[slurm-users] Random "sbatch" failure: "Socket timed out on send/recv operation"

Fri Jun 14 13:29:26 UTC 2019

> Hi Chris
> 
> You are right in pointing that the job actually runs, despite of the error in the sbatch. The customer mention that:
> === start ===
> Problem had usual scenario - job script was submitted and executed, but sbatch command returned non-zero exit status to ecflow, which thus  assumed job to be dead.
> === end ===
> 
> Which version of slurm are you using? I'm using " 17.02.4-1", and we are wondering about the possibility of upgrading to a newer version, that is, I hope that there was a bug and Schedmd fixed the problem.

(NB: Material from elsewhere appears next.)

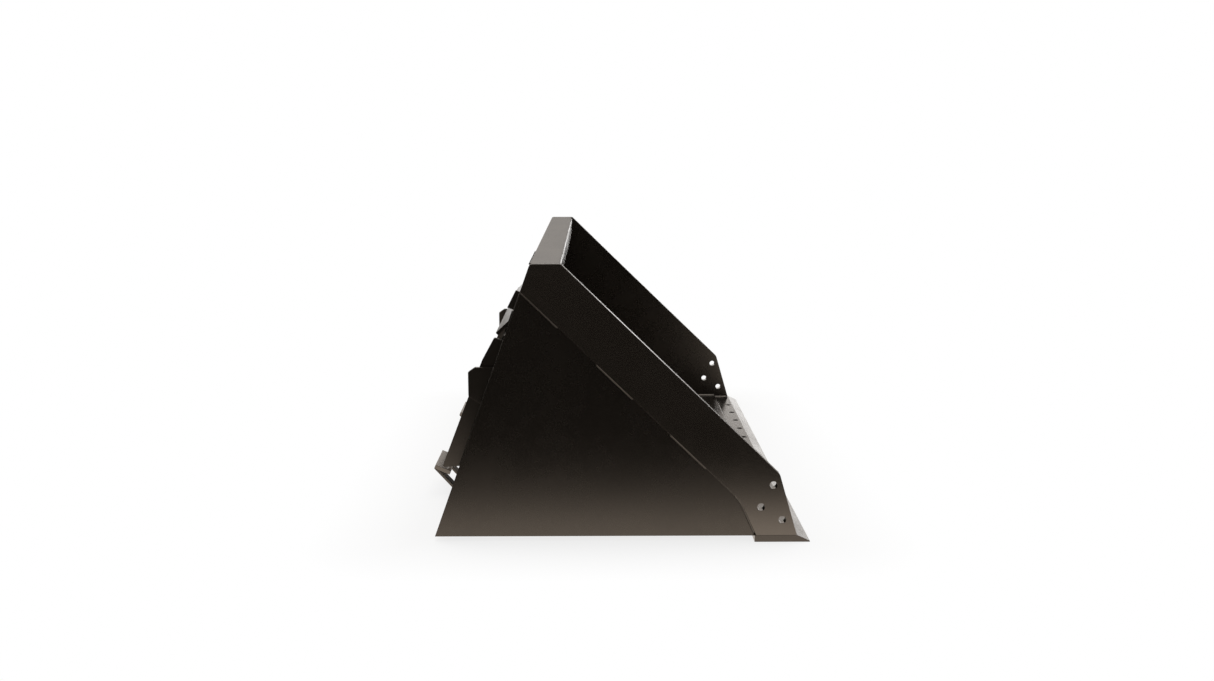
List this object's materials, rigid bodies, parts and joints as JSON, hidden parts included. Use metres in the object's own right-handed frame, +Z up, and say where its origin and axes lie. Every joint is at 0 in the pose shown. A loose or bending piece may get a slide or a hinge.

Sorry I missed that.  I am not the admin of the system, but I believe we are using 18.08.7.  I believe we have a ticket open with SchedMD and our admin team is working with them.  And I believe the approach being taken is to capture statistics with sdiag and use that info to tune configuration parameters.  It is my understanding that they view the problem as a configuration issue rather than a bug in the scheduler.  What this means to me is that the timeouts can only be minimized, not eliminated.  And because workflow corruption is such a disastrous event, I have built in attempts to try to work around it even though occurrences are “rare”.  

Chris